Thousands waited in line in the rain in Ohio to vote in 2004. Mysteriously, voting machines were pulled back from minority districts and official letters were sent to tens of thousands of longtime voters incorrectly informing them they had been deemed inactive and ineligible to vote.

Blowback from Ohio's 2004 Stolen Election is Escalating
     by Bob Fitrakis & Harvey Wasserman

In a bold move "to restore trust to elections in Ohio," Ohio's newly-elected Secretary of State, Jennifer Brunner, has requested the resignation of all four members of the Cuyahoga County Board of Elections. The two Democrats and two Republicans were formally asked to resign by the close of business on March 21. Cuyahoga County includes the heavily Democratic city of Cleveland. Brunner is a Democrat who was elected to be Ohio's Secretary of State in November, 2006.

Felony convictions have also resulted in 18-month prison sentences for two employees of the Cuyahoga BOE as a result of what the county prosecutor in the case calls the "rigging" of the outcome in the recount following the 2004 presidential election. Further problems surfaced in the conduct of Cuyahoga County's May, 2006 primary, in the wake of which Michel Vu, Executive Director of the county's Board of Elections recently resigned.

In tandem, the shake-up in Ohio's biggest county reflects a widening storm surrounding the outcome of the 2004 presidential election and the conduct of elections overall in the nation's most pivotal state.

Among those Brunner has asked to resign is Cuyahoga County BOE Chair Robert Bennett, who chairs Ohio's Republican Party. Voting rights attorney Cliff Arnebeck and others have long charged that Bennett worked closely with White House advisor Karl Rove and Ohio's then-Secretary of State J. Kenneth Blackwell to secure Bush's 2004 victory in Ohio.

In the 2004 presidential election, Cuyahoga County suffered serious election irregularities that worked to the disadvantage of Democratic presidential candidate John Kerry. Among them: the purging of 24.93% of all the voters in the city of Cleveland, where Kerry won 83% of the vote; mysterious and suspect vote totals for third party candidates in majority African American wards; unexplained "security" problems that caused the last-minute shift of voting locations in the inner city Cleveland Public School polling places; improbably low apparent turnouts in heavily Democratic inner city wards, and more.

Brunner's request for the resignations comes a week after two Cuyahoga County election workers were each sentenced to 18 months in prison for rigging the recount of the 2004 election in Ohio's biggest county. These are the first prison terms issued in the escalating scandal over the vote count that gave George W. Bush a second stay in the White House. The two women are out on bail pending appeal. But the substantial jail time demanded by Cuyahoga County Common Pleas Judge Peter Corrigan indicates there may be more trials and convictions yet to come, especially in light of new evidence unearthed by the Free Press in other counties around the state.

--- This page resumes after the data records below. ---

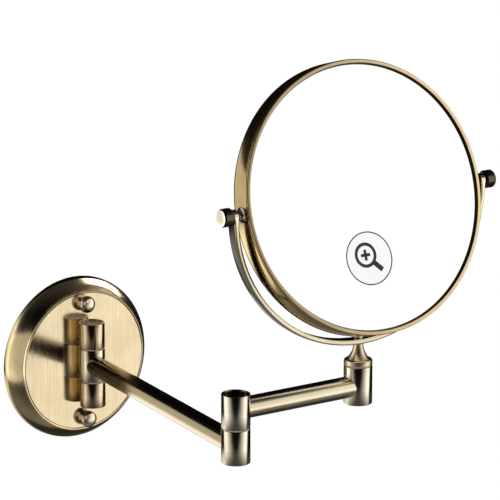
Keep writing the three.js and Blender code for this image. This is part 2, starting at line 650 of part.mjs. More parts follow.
// ---------------------------------------------------------------- assembly
function wallGroup() {
  const group = new THREE.Group();
  const half = WALL_BARREL_HEIGHT / 2;
  add(group, "wall_bracket", wallBracket(), "steel");
  add(group, "wall_plate", wallPlate(), "brushedBrass");
  for (const [side, sign] of [["top", 1], ["bottom", -1]]) {
    const stud = disc(STUD_RADIUS, SEAT_GAP, PLATE_DEPTH + DOME_THREAD, SMALL);
    const nut = hexNut(STUD_NUT_FLATS, STUD_RADIUS + SEAT_GAP, BRACKET_THICKNESS + SEAT_GAP, STUD_NUT_HEIGHT);
    const dome = domeNut().translate(0, 0, PLATE_DEPTH + SEAT_GAP);
    add(group, `bracket_stud_${side}`, towards.front(stud).translate(0, 0, sign * STUD_OFFSET), "steel");
    add(group, `stud_nut_${side}`, towards.front(nut).translate(0, 0, sign * STUD_OFFSET), "steel");
    add(group, `dome_nut_${side}`, towards.front(dome).translate(0, 0, sign * STUD_OFFSET), "polishedBrass");
    add(group, `post_${side}`, post().translate(0, 0, sign * POST_HEIGHT), "darkBronze");
    add(group, `post_screw_${side}`, postScrew().translate(0, 0, sign * POST_HEIGHT), "steel");
  }
  const barrel = new THREE.Group();
  barrel.position.set(0, -WALL_BARREL_OFFSET, 0);
  const threads = (sign) =>
    towards
      .front(disc(POST_SCREW_RADIUS + SEAT_GAP, 0, postScrewTip(), SMALL))
      .translate(0, WALL_BARREL_OFFSET, sign * POST_HEIGHT);
  const topLow = half - WALL_OUTER_KNUCKLE_HEIGHT;
  const top = knuckle(WALL_BARREL_RADIUS, topLow, WALL_OUTER_KNUCKLE_HEIGHT, 0, HEAD_WELL);
  const bottom = knuckle(WALL_BARREL_RADIUS, -half, WALL_OUTER_KNUCKLE_HEIGHT, NUT_WELL, 0);
  add(barrel, "wall_knuckle_top", cut(top, threads(1)), "brushedBrass");
  add(barrel, "wall_knuckle_bottom", cut(bottom, threads(-1)), "brushedBrass");
  add(barrel, "wall_hinge_bolt", hingeBolt(-half, half), "steel");
  add(barrel, "wall_hinge_nut", hingeNut(-half), "steel");
  add(barrel, "wall_hinge_spring", hingeSpring(-half), "steel");
  const washerLow = WALL_KNUCKLE_HEIGHT / 2;
  add(barrel, "wall_washer_top", barrelWasher(WALL_BARREL_RADIUS, washerLow), "nylon");
  add(barrel, "wall_washer_bottom", barrelWasher(WALL_BARREL_RADIUS, -washerLow - KNUCKLE_GAP), "nylon");
  const capTop = endCap(WALL_BARREL_RADIUS).translate(0, 0, half - CAP_WELL);
  const capBottom = towards.down(endCap(WALL_BARREL_RADIUS)).translate(0, 0, CAP_WELL - half);
  add(barrel, "wall_cap_top", capTop, "darkBronze");
  add(barrel, "wall_cap_bottom", capBottom, "darkBronze");
  group.add(barrel);
  return group;
}

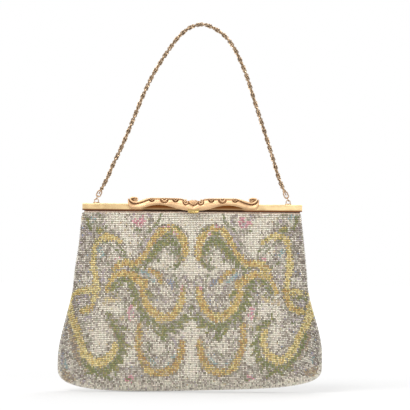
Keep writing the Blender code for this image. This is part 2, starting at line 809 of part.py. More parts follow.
def loop_tube(centre, along, across, length, width, wire, count=16):
    """A round or long closed loop of wire whose long side runs along the chain."""
    points = []
    straight = max(0, length - width) / 2
    for k in range(count):
        turn = 2 * math.pi * (k + 0.5) / count
        shift = straight if math.cos(turn) > 0 else -straight
        reach = math.cos(turn) * width / 2 + shift
        points.append(centre + along * reach + across * math.sin(turn) * width / 2)
    normal = along.cross(across)
    return tube(points, wire, normal, closed=True)


def make_chain_end(hand, word, eye, toward, look, carrier):
    """The jump ring and the long link between an eye and the rope."""
    along = (toward - eye).normalized()
    depth = Vector((0, 1, 0))
    sideways = along.cross(depth)
    ring_centre, link_near, link_far, _ = fitting_places()
    ring = loop_tube(
        eye + along * ring_centre, along, depth, 2 * RING_RADIUS, 2 * RING_RADIUS, RING_WIRE
    )
    piece(f"jump_ring_{word}", ring, look, carrier)
    middle = eye + along * (link_near + link_far) / 2
    link = loop_tube(middle, along, sideways, LINK_LENGTH, LINK_WIDTH, LINK_WIRE)
    piece(f"end_link_{word}", link, look, carrier)


def make_rope_chain(look, carrier):
    """The rope chain: a two-strand twist along the route, with a ring at each tip."""
    left, route, right = chain_line()
    tip = fitting_places()[3]
    tips = []
    for eye, toward in ((left, route[0]), (right, route[-1])):
        tips.append(eye + (toward - eye).normalized() * tip)
    start = tips[0] + (route[0] - tips[0]).normalized() * TIP_RADIUS
    stop = tips[1] + (route[-1] - tips[1]).normalized() * TIP_RADIUS
    line = smooth_route([start, *route, stop], ROPE_STEP)
    depth = Vector((0, 1, 0))
    stations = []
    run = 0
    for k, point in enumerate(line):
        before, after = line[max(k - 1, 0)], line[min(k + 1, len(line) - 1)]
        along = (after - before).normalized()
        sideways = along.cross(depth)
        run += (point - line[max(k - 1, 0)]).length
        twist = 2 * math.pi * run / ROPE_PITCH
        wide = math.cos(twist) * sideways + math.sin(twist) * depth
        thin = -math.sin(twist) * sideways + math.cos(twist) * depth
        station = []
        for j in range(ROPE_SIDES):
            turn = 2 * math.pi * j / ROPE_SIDES
            reach = wide * math.cos(turn) * ROPE_WIDTH / 2
            station.append(point + reach + thin * math.sin(turn) * ROPE_THICKNESS / 2)
        stations.append(station)
    rope = piece("rope_chain", loft(stations, False), look, carrier)
    for centre, toward in zip(tips, (route[0], route[-1])):
        along = (toward - centre).normalized()
        ring = loop_tube(centre, along, depth, 2 * TIP_RADIUS, 2 * TIP_RADIUS, TIP_WIRE)
        combine(rope, ring, "UNION")
    return left, route, right


def make_eye(hand, word, look, carrier):
    """A wire staple on the back bar that a jump ring hangs in."""
    centre = hand * EYE_SPACING / 2
    half = EYE_WIDTH / 2 - EYE_WIRE
    foot = MESH_GAP
    points = [Vector((centre - half, EYE_SETBACK, foot))]
    steps = 8
    shoulder = EYE_HEIGHT - half
    for k in range(steps + 1):
        turn = math.pi * (1 - k / steps)
        x = centre + half * math.cos(turn)
        points.append(Vector((x, EYE_SETBACK, shoulder + half * math.sin(turn))))
    points.append(Vector((centre + half, EYE_SETBACK, foot)))
    piece(f"chain_eye_{word}", tube(points, EYE_WIRE, Vector((0, 1, 0))), look, carrier)


def build():
    clear_scene()
    gilt = material("Satin gilt", (0.78, 0.55, 0.24), 0.32, 1)
    cast = material("Cast gilt", (0.80, 0.52, 0.22), 0.38, 1)
    chain = material("Chain gilt", (0.66, 0.47, 0.28), 0.35, 1)
    beads = material("Beaded cloth", (0.62, 0.57, 0.47), 0.45, 0)
    satin = material("Ivory satin", (0.80, 0.73, 0.60), 0.40, 0)
    steel = material("Spring brass", (0.70, 0.58, 0.34), 0.35, 1)

    swing = axis("swing_axis", (0, EYE_SETBACK, EYE_HEIGHT))
    hinge = axis("frame_axis", (0, 0, -HINGE_DROP))
    clasp = axis("clasp_axis", (0, -PIN_SETBACK, PIN_HEIGHT))
    handle = axis("handle_top", -BAG_PLACE)

    left, route, right = make_rope_chain(chain, handle)
    for hand, word, eye, toward in (
        (LEFT, "left", left, route[0]),
        (RIGHT, "right", right, route[-1]),
    ):
        make_chain_end(hand, word, eye, toward, chain, handle)
        make_eye(hand, word, gilt, swing)
        make_frame_rivet(hand, word, gilt, hinge)
        make_clasp_pin(hand, word, gilt, hinge)

    back = make_frame_half("frame_back", BACK, BACK_LUG, gilt, swing)
    cut_rivet_hole(back)
    front = make_frame_half("frame_front", FRONT, FRONT_LUG, gilt, hinge)
    add_frame_barrels(front)

    make_upper_cloth(BACK, "back", beads, satin, swing)
    make_upper_cloth(FRONT, "front", beads, satin, hinge)
    make_lower_cloth(BACK, "back", beads, satin, hinge)
    make_lower_cloth(FRONT, "front", beads, satin, hinge)
    make_pocket(satin, hinge)

    make_lever(gilt, clasp)
    make_ornament(cast, clasp)
    make_thumb_tab(gilt, clasp)
    make_catch_spring(steel, swing)
    make_catch_rivet(steel, swing)


build()
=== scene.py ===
"""Beaded evening handbag: its beads, satin, gilt frame, clasp and chain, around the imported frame.

Metres, +Z up, -Y is the front. Pieces are drawn in bag coordinates, whose zero is the middle
of the frame bar's top on the parting plane between the frame halves, and "drop" is a distance
down from there. PLACE carries them to where the bag hangs.
"""

import math
from contextlib import contextmanager

import bpy
import numpy as np
from bpy.props import FloatProperty, FloatVectorProperty, IntProperty, PointerProperty
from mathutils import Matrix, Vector
from mathutils.bvhtree import BVHTree


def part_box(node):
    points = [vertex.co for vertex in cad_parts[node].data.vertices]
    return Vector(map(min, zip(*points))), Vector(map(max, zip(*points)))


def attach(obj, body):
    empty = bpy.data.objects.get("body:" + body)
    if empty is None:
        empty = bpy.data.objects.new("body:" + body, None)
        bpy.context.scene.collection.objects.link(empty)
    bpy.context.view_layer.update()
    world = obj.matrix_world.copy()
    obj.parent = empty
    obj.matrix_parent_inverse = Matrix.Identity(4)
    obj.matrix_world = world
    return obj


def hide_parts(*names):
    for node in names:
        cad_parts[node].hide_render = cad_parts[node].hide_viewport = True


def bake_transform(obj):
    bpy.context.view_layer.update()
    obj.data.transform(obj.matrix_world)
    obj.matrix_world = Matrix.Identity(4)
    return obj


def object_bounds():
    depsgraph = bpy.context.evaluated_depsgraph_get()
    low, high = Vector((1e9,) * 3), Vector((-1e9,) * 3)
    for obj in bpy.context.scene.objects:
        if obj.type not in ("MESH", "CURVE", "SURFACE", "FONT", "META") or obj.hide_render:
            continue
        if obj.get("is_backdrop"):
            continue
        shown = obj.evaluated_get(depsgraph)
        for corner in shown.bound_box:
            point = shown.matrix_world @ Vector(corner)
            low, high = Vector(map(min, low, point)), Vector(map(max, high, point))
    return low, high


bl_info = {
    "name": "Beaded Evening Handbag",
    "version": (1, 0, 0),
    "blender": (4, 5, 0),
    "location": "View3D > Sidebar > Handbag",
    "description": "Makes the beads, satin, clasp and chain of a beaded evening handbag",
    "category": "Add Mesh",
}

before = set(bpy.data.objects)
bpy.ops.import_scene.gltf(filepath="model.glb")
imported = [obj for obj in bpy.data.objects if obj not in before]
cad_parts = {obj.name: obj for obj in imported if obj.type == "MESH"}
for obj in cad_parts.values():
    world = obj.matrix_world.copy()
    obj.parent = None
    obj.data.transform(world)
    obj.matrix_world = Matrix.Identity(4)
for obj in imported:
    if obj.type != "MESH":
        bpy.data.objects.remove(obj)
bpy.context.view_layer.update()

MILLIMETRE = 0.001
FRONT, BACK = -1, 1
LEFT, RIGHT = -1, 1

# Each side of the bag, its word in the pieces' names, and the body of its frame half
SIDES = ((FRONT, "front", "front_half"), (BACK, "back", "back_half"))

# The frame and the pouch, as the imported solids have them
PLACE = Vector((-0.0078, -0.0022, -0.162))
BAR_FOOT = 0.0068
BAR_FRONT = 0.0067
HINGE_DROP = 0.066
HINGE_WIDTH = 0.211
POUCH_WIDTH = 0.239
POUCH_DROP = 0.1703
WIDEST_DROP = 0.140
CORNER_DROP = 0.147
CORNER_POWER = 4.0
TUCKED_HALF = 0.0989
TUCK_DROP = 0.0022
TUCK_FULLNESS = 0.0056
HINGE_FULLNESS = 0.0080
BELLY_FULLNESS = 0.0150
BELLY_DROP = 0.122
EDGE_FULLNESS = 0.0062
SEAM_FULLNESS = 0.0034
SEAM_RUN = 0.022
DOME_POWER = 2.6
DOME_ROUNDNESS = 0.8
FLOOR_START_SHARE = 0.78
SKIRT_EDGE = 0.0013
SEAM_EDGE = 0.0002
LINING_INSET = 0.0048
LINING_LEVEL = 0.0021
POCKET_LEVEL = 0.0035
POCKET_WIDTH = 0.080
POCKET_TOP_DROP = 0.078
POCKET_BOTTOM_DROP = 0.128
EYE_REACH = 0.0875
EYE_SETBACK = 0.0022
EYE_HEIGHT = 0.0041
APEX_HEIGHT = 0.1639
APEX_OFFSET = 0.0078
ORNAMENT_BACK = 0.0087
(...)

Jacqueline Maiden and Kathleen Dreamer were each convicted of a felony count of negligent misconduct by an election board employee. Maiden, 60, was the Cuyahoga Board of Elections' third-highest ranking employee.

The Free Press has unearthed evidence indicating possible criminal misconduct by a wide range of election officials throughout the state, including Blackwell. Under the law, election boards are required to do recounts by choosing 3% of a county's voters at random for sampling. But throughout the state, apparently with the explicit knowledge and approval of Blackwell, precincts were hand-chosen for recounting, a criminal act. This non-random sampling in essence voided the recount.

In the 2006 primary, Cuyahoga County used the controversial Diebold touchscreen voting machines. These machines suffered a well-publicized meltdown, in which many malfunctioned. A report from the Election Science Institute (ESI) documented significant differences between votes actually cast on the machines as opposed to those officially counted.

Immediately following the election, 562,498 votes were reported cast in Cuyahoga County, with 30,791 listed as absentee or provisional ballots. But the official results show just 468,056 counted. This means that 94,442 ballots cast in the unofficial total disappeared in the official tallies, representing a shocking 16.8% of all the votes cast in Cuyahoga.

With stiff prison terms, forced resignations and widespread investigations underway, there is a well-founded sense in Ohio that much more is yet to surface about the disputed presidential election of 2004 and what has come after it.